Though Schmidt rebuilt his place, he ultimately sold his club to the Syndicate at a reduced price under threat.
'The syndicate had enforcers,' Tenkotte says. 'They made sure, in their eyes, things never got out of their hands.'
'Don't know nothing about it.'
There's evidence to suggest that some Newport police officers were on the take.
'It's not necessarily that every cop was on the take,' Gels says. 'But they understood the impact gambling had on the socioeconomics of the area.'
'It takes a majority to make these types of occupations happen,' Tenkotte says.
Take the case of George Ratterman. A former University of Notre Dame quarterback, Ratterman ran for Campbell County sheriff on a platform of reform.
So when Ratterman was later found drugged and in bed with a stripper, and detective Pat Ciafardini just 'happened' to have a photographer with him when he found the candidate at the Tropicana, no one was surprised.
Ciafardini was indicted for conspiracy, with fellow police offers testifying that Ciafardini asked them to lie and cover up for him. During this trial, Newport's gambling rings came into play.
What happened to Ciafardini? He became chief of Newport detectives.
Paying for the past
Following a stream of national exposés and reform movements in the 1960s, Newport began to clean up its act. Police reorganization swept out the underbelly.
Also adding to this end: the evolution of transportation.

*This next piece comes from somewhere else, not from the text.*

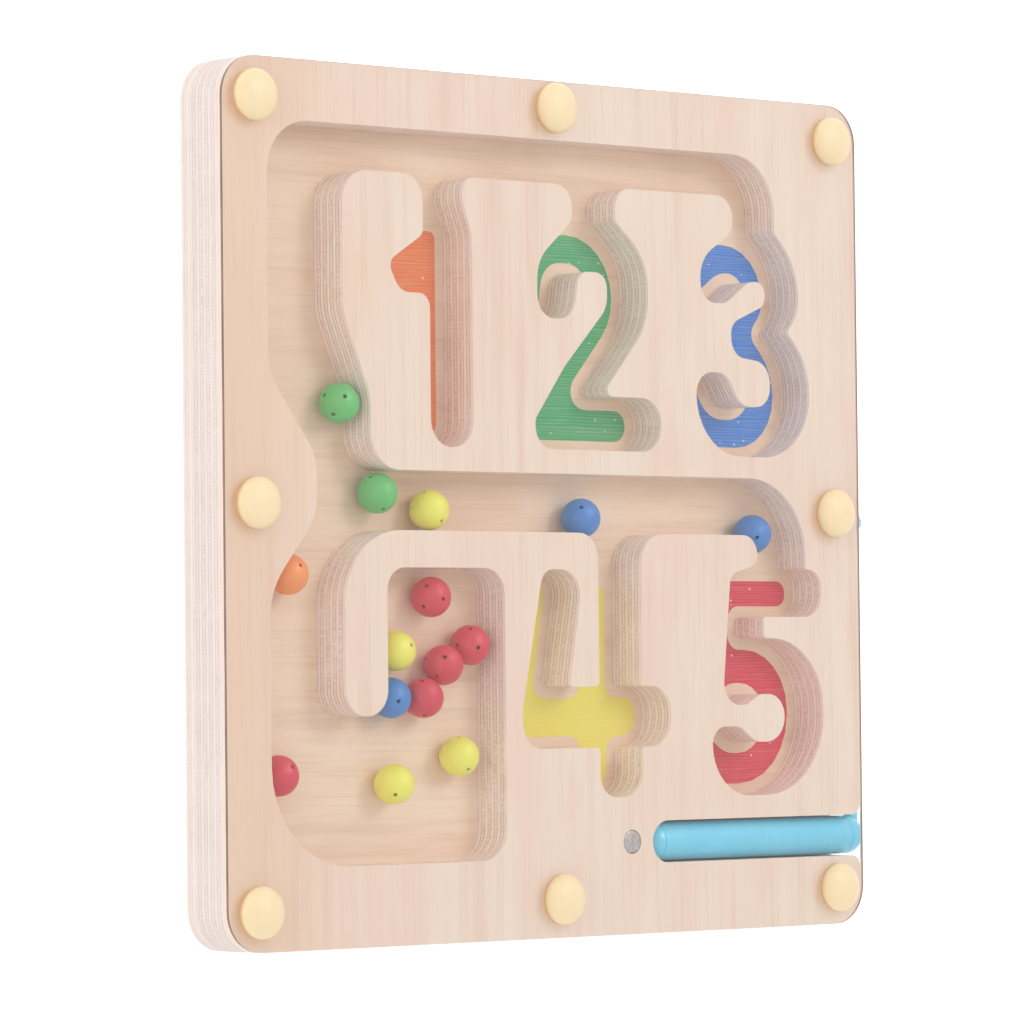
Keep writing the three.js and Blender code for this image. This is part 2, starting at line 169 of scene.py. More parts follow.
def rounded(corners, closed=False):
    """Points of a profile, in millimetres: its corners are (radius, height, fillet)."""
    points = []
    count = len(corners)
    for i, corner in enumerate(corners):
        here = Vector(corner[:2])
        fillet = corner[2] if len(corner) > 2 else 0
        if fillet == 0 or (not closed and i in (0, count - 1)):
            points.append(here)
            continue
        before = (Vector(corners[i - 1][:2]) - here).normalized()
        after = (Vector(corners[(i + 1) % count][:2]) - here).normalized()
        half = before.angle(after) / 2
        reach = fillet / math.tan(half)
        centre = here + (before + after).normalized() * (fillet / math.sin(half))
        start = here + before * reach - centre
        sweep = math.pi - 2 * half
        turn = math.copysign(sweep, start.x * after.y - start.y * after.x)
        steps = max(2, math.ceil(math.degrees(sweep) / ARC_STEP))
        for k in range(steps + 1):
            angle = turn * k / steps
            points.append(
                centre
                + Vector(
                    (
                        start.x * math.cos(angle) - start.y * math.sin(angle),
                        start.x * math.sin(angle) + start.y * math.cos(angle),
                    )
                )
            )
    return [(p.x, p.y) for p in points]


def turned(name, profile, sides, closed=False):
    """A mesh turned about +Z from (radius, height) points in millimetres."""
    bm = bmesh.new()
    rings = []
    for radius, height in profile:
        if radius < 1e-6:
            rings.append([bm.verts.new((0, 0, height * MM))])
            continue
        ring = []
        for k in range(sides):
            angle = 2 * math.pi * k / sides
            x = radius * MM * math.cos(angle)
            y = radius * MM * math.sin(angle)
            ring.append(bm.verts.new((x, y, height * MM)))
        rings.append(ring)
    pairs = list(zip(rings, rings[1:]))
    if closed:
        pairs.append((rings[-1], rings[0]))
    for low, high in pairs:
        for k in range(sides):
            n = (k + 1) % sides
            lower = [low[k % len(low)], low[n % len(low)]]
            upper = [high[n % len(high)], high[k % len(high)]]
            corners = list(dict.fromkeys(lower + upper))
            if len(corners) > 2:
                bm.faces.new(corners)
    mesh = mesh_from(bm, name)
    shade(mesh)
    return mesh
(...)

'Air travel safety vastly improved,' Gels says. 'People could head to more exotic locations to get their fill of vices.'
The Newport mobs moved west.
It's no coincidence that 'the first nine casinos in Vegas all had Newport ties in ownership,' Gels says.
By the early 1980s, most of the seedy recreation had moved on. But the damage to the area's reputation did not.
'The rest of the state viewed the area as a den of iniquity,' Tenkotte says. 'Often Northern Kentucky residents of the area have a victim mentality, but the respect was lost from this lawless period.'
Call it penance for a century of sin.
(Note: the original article stated the Coney Island Parkway owner died in Newport. He was murdered in New Jersey.)